## The task
In the listing that follows, the range to quote begins at the line that has "radii = [bend_radius(*trio)" and ends after the line that has "if empty is"; quote it verbatim and add nothing.

## Stored data
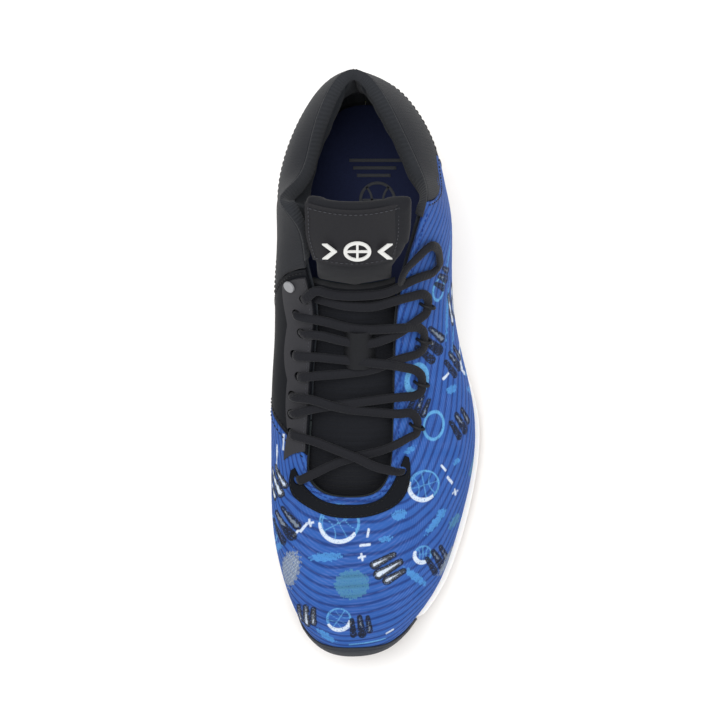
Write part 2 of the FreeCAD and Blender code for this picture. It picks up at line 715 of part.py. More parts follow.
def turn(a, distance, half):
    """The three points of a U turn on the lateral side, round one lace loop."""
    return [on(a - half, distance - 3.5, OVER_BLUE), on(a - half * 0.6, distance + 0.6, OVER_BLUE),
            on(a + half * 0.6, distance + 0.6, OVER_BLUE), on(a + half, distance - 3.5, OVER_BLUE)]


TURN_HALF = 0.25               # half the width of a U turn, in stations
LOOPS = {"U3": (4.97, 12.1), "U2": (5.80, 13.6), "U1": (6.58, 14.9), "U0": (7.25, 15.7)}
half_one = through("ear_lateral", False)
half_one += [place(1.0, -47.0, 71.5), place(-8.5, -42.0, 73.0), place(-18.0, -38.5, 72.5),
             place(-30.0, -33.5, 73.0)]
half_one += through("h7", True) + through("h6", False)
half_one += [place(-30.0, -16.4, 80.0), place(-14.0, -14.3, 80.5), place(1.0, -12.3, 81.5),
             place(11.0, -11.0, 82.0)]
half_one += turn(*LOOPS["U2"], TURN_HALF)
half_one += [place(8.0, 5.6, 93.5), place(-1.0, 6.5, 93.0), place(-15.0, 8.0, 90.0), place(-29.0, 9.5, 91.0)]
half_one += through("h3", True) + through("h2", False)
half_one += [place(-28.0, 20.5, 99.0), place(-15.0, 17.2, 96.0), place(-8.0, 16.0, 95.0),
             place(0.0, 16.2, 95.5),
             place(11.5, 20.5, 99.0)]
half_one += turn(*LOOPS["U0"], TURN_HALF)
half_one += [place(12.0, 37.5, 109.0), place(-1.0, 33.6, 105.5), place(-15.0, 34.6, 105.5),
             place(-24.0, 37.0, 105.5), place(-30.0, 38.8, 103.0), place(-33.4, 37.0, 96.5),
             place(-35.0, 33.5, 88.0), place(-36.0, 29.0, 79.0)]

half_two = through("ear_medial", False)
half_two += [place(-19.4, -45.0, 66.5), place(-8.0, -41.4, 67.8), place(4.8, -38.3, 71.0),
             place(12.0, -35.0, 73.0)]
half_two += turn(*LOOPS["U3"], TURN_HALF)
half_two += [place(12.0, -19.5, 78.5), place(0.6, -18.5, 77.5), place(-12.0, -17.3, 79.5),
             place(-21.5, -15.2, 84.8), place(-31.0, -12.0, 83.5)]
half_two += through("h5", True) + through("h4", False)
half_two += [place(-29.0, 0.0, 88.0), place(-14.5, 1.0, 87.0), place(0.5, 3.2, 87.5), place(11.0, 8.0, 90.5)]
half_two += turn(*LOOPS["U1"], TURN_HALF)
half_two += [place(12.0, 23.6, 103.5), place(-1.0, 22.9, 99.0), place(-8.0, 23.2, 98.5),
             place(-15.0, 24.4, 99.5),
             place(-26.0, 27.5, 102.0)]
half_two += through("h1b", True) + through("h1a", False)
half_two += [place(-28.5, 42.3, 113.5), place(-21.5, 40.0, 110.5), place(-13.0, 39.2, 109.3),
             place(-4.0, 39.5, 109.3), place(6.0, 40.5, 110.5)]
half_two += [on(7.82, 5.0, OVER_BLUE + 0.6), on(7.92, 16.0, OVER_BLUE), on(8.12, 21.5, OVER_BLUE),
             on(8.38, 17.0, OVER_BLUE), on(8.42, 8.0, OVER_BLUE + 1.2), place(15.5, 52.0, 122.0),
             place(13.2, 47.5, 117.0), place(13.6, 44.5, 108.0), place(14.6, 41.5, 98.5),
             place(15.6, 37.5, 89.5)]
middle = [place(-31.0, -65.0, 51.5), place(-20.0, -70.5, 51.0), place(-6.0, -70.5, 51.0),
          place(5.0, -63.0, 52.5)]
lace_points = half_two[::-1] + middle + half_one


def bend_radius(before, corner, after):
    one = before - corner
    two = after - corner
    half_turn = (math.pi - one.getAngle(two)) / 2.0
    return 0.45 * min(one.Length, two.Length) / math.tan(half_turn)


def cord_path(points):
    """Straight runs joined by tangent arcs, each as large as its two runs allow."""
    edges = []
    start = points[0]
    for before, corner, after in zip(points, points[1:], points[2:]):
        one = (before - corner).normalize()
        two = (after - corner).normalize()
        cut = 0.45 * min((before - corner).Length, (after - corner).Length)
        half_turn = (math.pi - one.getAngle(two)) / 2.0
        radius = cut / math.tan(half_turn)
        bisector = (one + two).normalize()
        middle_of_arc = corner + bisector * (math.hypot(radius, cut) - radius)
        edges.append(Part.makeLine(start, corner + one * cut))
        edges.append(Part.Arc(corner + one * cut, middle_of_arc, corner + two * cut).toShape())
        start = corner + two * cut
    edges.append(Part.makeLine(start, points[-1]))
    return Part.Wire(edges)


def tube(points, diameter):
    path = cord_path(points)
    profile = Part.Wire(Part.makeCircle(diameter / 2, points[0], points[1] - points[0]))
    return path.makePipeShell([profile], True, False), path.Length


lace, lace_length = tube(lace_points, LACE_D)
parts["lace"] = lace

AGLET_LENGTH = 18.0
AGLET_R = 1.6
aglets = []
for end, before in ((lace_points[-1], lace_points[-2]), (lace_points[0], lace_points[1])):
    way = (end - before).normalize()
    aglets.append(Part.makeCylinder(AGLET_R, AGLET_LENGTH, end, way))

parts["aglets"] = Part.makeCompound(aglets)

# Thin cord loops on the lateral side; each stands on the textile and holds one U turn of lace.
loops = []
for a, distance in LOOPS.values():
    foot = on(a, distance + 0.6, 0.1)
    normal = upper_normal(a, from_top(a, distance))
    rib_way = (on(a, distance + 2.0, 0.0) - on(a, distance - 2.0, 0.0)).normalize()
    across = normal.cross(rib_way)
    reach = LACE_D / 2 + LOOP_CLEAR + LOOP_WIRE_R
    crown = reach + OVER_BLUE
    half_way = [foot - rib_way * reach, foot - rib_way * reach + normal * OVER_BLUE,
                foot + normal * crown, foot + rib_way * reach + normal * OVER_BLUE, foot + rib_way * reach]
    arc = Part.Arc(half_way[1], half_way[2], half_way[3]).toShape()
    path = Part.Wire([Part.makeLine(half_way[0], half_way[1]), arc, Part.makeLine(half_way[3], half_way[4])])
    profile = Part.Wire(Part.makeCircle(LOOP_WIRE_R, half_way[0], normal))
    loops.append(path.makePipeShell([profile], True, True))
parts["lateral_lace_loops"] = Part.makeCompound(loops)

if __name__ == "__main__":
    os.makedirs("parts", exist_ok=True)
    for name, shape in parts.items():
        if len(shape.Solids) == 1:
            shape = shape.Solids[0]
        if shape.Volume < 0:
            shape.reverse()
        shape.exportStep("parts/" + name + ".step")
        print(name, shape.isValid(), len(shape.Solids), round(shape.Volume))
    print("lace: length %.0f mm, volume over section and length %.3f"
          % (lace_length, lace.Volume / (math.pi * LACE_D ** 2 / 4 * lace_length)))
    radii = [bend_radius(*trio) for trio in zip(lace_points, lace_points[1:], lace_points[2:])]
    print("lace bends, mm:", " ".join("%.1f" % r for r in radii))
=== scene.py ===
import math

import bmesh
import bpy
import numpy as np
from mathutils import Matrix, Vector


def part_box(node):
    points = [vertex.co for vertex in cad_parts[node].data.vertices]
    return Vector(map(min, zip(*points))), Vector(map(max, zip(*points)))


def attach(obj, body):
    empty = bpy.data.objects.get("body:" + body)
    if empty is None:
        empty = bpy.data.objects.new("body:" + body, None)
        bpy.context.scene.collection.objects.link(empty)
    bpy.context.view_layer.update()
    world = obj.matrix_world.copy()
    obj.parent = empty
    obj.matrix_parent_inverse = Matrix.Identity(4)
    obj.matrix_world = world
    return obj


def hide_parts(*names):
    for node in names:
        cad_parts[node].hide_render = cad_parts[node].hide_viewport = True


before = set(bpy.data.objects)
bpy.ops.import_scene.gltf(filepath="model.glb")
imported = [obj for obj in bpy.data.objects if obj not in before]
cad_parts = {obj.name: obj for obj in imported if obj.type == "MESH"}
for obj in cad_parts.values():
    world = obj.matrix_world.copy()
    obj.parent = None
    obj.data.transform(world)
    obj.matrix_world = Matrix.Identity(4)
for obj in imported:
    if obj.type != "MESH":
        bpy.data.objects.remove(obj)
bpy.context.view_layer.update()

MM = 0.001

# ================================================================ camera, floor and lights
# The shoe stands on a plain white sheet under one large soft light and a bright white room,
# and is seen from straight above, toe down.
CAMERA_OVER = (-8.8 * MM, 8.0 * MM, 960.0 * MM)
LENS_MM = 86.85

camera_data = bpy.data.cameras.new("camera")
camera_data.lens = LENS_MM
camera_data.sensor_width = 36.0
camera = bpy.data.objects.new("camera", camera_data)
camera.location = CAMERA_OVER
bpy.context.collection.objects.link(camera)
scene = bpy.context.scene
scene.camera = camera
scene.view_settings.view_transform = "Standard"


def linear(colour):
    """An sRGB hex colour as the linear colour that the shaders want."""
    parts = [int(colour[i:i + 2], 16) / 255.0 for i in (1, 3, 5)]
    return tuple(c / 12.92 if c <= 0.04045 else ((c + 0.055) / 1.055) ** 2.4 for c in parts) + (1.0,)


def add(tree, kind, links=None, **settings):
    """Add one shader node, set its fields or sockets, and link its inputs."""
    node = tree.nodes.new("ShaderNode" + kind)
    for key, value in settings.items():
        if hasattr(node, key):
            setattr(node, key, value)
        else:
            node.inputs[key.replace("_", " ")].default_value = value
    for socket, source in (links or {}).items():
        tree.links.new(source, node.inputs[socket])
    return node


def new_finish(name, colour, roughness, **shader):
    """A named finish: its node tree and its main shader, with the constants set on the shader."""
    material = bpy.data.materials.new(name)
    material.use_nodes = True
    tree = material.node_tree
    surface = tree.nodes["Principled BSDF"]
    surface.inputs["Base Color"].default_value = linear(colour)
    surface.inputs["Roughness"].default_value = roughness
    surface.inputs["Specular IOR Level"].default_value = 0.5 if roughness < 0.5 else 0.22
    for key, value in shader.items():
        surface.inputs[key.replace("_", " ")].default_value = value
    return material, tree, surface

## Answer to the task
    radii = [bend_radius(*trio) for trio in zip(lace_points, lace_points[1:], lace_points[2:])]
    print("lace bends, mm:", " ".join("%.1f" % r for r in radii))
=== scene.py ===
import math

import bmesh
import bpy
import numpy as np
from mathutils import Matrix, Vector


def part_box(node):
    points = [vertex.co for vertex in cad_parts[node].data.vertices]
    return Vector(map(min, zip(*points))), Vector(map(max, zip(*points)))


def attach(obj, body):
    empty = bpy.data.objects.get("body:" + body)
    if empty is None:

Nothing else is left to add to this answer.